Later that evening I found him sitting on the terrace with a real Indian lassi, and made sure that he bought tickets to Kottayam in third tier.
The Jaisalmer Express had seats available in only one class and was our first overnight journey in sleeper. It was also the 40
th
train—the halfway mark! At midnight we boarded in the darkness, barely able to make out bundles of bags from sleeping bodies. Passepartout crawled into the bottom berth and I took the middle, pushing my smaller rucksack up to the open window and balling up my fleece as a pillow. A hand dangled from the upper berth, catching my hair, and a pair of wide-awake eyes watched me from across the aisle.

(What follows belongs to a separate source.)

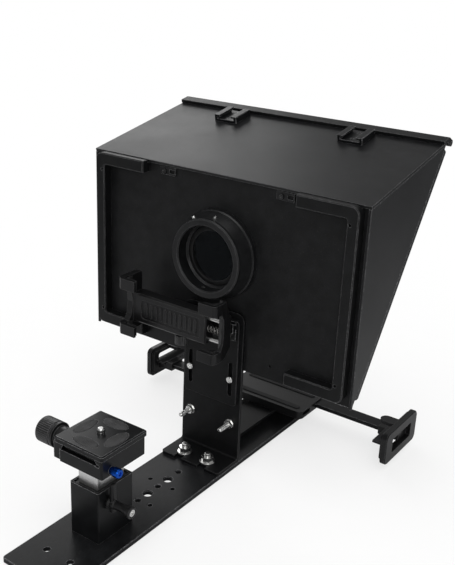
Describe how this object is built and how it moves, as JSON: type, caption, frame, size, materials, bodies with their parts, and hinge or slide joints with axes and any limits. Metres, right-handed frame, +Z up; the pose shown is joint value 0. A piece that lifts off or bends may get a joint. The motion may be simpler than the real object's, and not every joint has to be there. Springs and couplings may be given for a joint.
{
  "type": "teleprompter",
  "caption": "Camera teleprompter: a hooded beam-splitter box on a rail, with a lens ring, phone clamp, sprung tablet holder and quick-release camera clamp on a riser.",
  "frame": {"origin": "centre line of the base rail, on its underside, straight below the rear edge of the hood's top panel", "axes": "+Z up, +Y forward from the camera towards the talent, +X to the camera operator's right"},
  "size_m": [0.285, 0.4, 0.3009],
  "materials": {
    "black_powder_coat": "fine-textured black powder coat",
    "black_anodised": "black anodised, satin",
    "black_plastic": "glass-filled nylon, lightly textured",
    "black_rubber": "matt",
    "beam_splitter": "partly mirrored, neutral",
    "bright_steel": "zinc plated",
    "black_screw": "black oxide",
    "spring_steel": "drawn wire",
    "raw_aluminium": "mill finish",
    "blue_anodised": "blue anodised"
  },
  "bodies": {
    "base": {"base_rail": "black_anodised", "rail_bolts": "bright_steel", "bracket_washers": "bright_steel", "bracket_nuts": "bright_steel", "upright_bracket": "black_powder_coat", "riser_tube": "black_anodised", "riser_bushing": "black_plastic", "hood_top": "black_powder_coat", "hood_side_left": "black_powder_coat", "hood_side_right": "black_powder_coat", "hood_back": "black_powder_coat", "panel_frame_left": "black_powder_coat", "panel_frame_right": "black_powder_coat", "hood_latches": "black_powder_coat", "box_screws": "black_screw", "hood_front_trim": "black_powder_coat", "hinge_rod": "bright_steel", "lens_ring": "black_anodised", "ring_set_screws": "bright_steel", "lens_gasket": "black_rubber", "cold_shoes": "black_anodised", "arm_screws": "bright_steel", "tablet_arm": "black_powder_coat", "tablet_arm_bolts": "bright_steel", "tablet_arm_nuts": "bright_steel"},
    "glass_assembly": {"glass_frame": "black_anodised", "beam_splitter_glass": "beam_splitter", "glass_gasket": "black_rubber"},
    "riser": {"riser_post": "raw_aluminium", "qr_mount_screw": "bright_steel", "qr_base": "black_anodised", "qr_guide_rods": "bright_steel", "pin_spring": "spring_steel"},
    "lever": {"lock_lever": "black_plastic", "lever_screw": "bright_steel"},
    "clamp_side": {"qr_jaw": "black_anodised"},
    "knob": {"qr_knob": "black_plastic", "qr_knob_shaft": "bright_steel"},
    "camera_plate": {"qr_plate": "black_anodised", "qr_plate_pads": "black_rubber"},
    "camera_stud": {"camera_screw": "bright_steel"},
    "pin": {"safety_pin": "blue_anodised"},
    "phone_carrier": {"phone_arm": "black_powder_coat", "clamp_rail": "black_anodised", "rail_screws": "bright_steel"},
    "phone_clamp": {"clamp_body": "black_plastic", "clamp_pads_fixed": "black_rubber", "clamp_spring": "spring_steel"},
    "phone_jaw": {"clamp_jaw": "black_plastic", "clamp_pads_moving": "black_rubber", "clamp_rods": "bright_steel"},
    "phone_lock": {"clamp_lock_screw": "black_plastic"},
    "tablet_holder": {"holder_body": "black_plastic", "holder_pads": "black_rubber", "holder_spring": "spring_steel"},
    "tablet_lock": {"holder_screw": "black_plastic"},
    "tablet_arm_right": {"holder_slide_right": "black_anodised", "holder_clip_right": "black_plastic"},
    "tablet_arm_left": {"holder_slide_left": "black_anodised", "holder_clip_left": "black_plastic"}
  },
  "joints": [
    {"name": "glass_swing", "type": "hinge", "parent": "base", "child": "glass_assembly", "pos_m": [0, 0.14142, 0.2952], "axis": [1, 0, 0], "range_deg": [0, 70]},
    {"name": "riser_height", "type": "slide", "parent": "base", "child": "riser", "axis": [0, 0, 1], "range_m": [-0.0075, 0.014]},
    {"name": "riser_lock", "type": "hinge", "parent": "base", "child": "lever", "pos_m": [0.02, -0.153, 0.0375], "axis": [1, 0, 0], "range_deg": [-110, 60]},
    {"name": "plate_clamp", "type": "slide", "parent": "riser", "child": "clamp_side", "axis": [-1, 0, 0], "range_m": [0, 0.002]},
    {"name": "clamp_knob", "type": "hinge", "parent": "clamp_side", "child": "knob", "pos_m": [-0.04, -0.149, 0.0736], "axis": [-1, 0, 0], "range_deg": [0, 730]},
    {"name": "plate_slide", "type": "slide", "parent": "riser", "child": "camera_plate", "axis": [0, 1, 0], "range_m": [-0.018, 0.018]},
    {"name": "camera_screw_turn", "type": "hinge", "parent": "camera_plate", "child": "camera_stud", "pos_m": [0, -0.145, 0.0895], "axis": [0, 0, 1], "continuous": true},
    {"name": "safety_pin_press", "type": "slide", "parent": "riser", "child": "pin", "axis": [-1, 0, 0], "range_m": [0, 0.0023], "stiffness_N_per_m": 400, "deforming": ["pin_spring"]},
    {"name": "phone_height", "type": "slide", "parent": "base", "child": "phone_carrier", "axis": [0, 0, 1], "range_m": [-0.012, 0.008]},
    {"name": "phone_shift", "type": "slide", "parent": "phone_carrier", "child": "phone_clamp", "axis": [1, 0, 0], "range_m": [-0.01, 0.03]},
    {"name": "phone_jaw_slide", "type": "slide", "parent": "phone_clamp", "child": "phone_jaw", "axis": [1, 0, 0], "range_m": [-0.012, 0.02], "deforming": ["clamp_spring"]},
    {"name": "phone_lock_turn", "type": "hinge", "parent": "phone_clamp", "child": "phone_lock", "pos_m": [-0.024, -0.0154, 0.117], "axis": [0, 0, -1], "range_deg": [0, 360]},
    {"name": "tablet_depth", "type": "slide", "parent": "base", "child": "tablet_holder", "axis": [0, 1, 0], "range_m": [-0.018, 0.018]},
    {"name": "tablet_lock_turn", "type": "hinge", "parent": "tablet_holder", "child": "tablet_lock", "pos_m": [0, 0.11, 0.008], "axis": [0, 0, -1], "range_deg": [0, 360]},
    {"name": "tablet_grip_right", "type": "slide", "parent": "tablet_holder", "child": "tablet_arm_right", "axis": [1, 0, 0], "range_m": [-0.003, 0.02], "deforming": ["holder_spring"]},
    {"name": "tablet_grip_left", "type": "slide", "parent": "tablet_holder", "child": "tablet_arm_left", "axis": [-1, 0, 0], "range_m": [-0.003, 0.02], "deforming": ["holder_spring"]}
  ],
  "couplings": [
    {"joint": "clamp_knob", "follows": "plate_clamp", "rad_per_m": 6283.2}
  ]
}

That night, horns blared through the open windows and the wheels clattered louder than ever. At 3am the train ground to a halt. Shivering, I slid out of my space to go to the toilet, where someone was smoking. Fog was collecting in the doorway, but the area was empty. It turned out to be dust sweeping in from the desert through the open windows. I glanced out and saw that we had arrived at Pokhran. In 1998, Prime Minister Atal Bihari Vajpayee, leader of the ‘nonviolent’ Hindu nationalist Bharatiya Janata Party (BJP), had conducted five underground nuclear tests at Pokhran, with rightwing Hindus then pushing for a temple to mark the spot. I zipped up my fleece and crawled back into my sheets.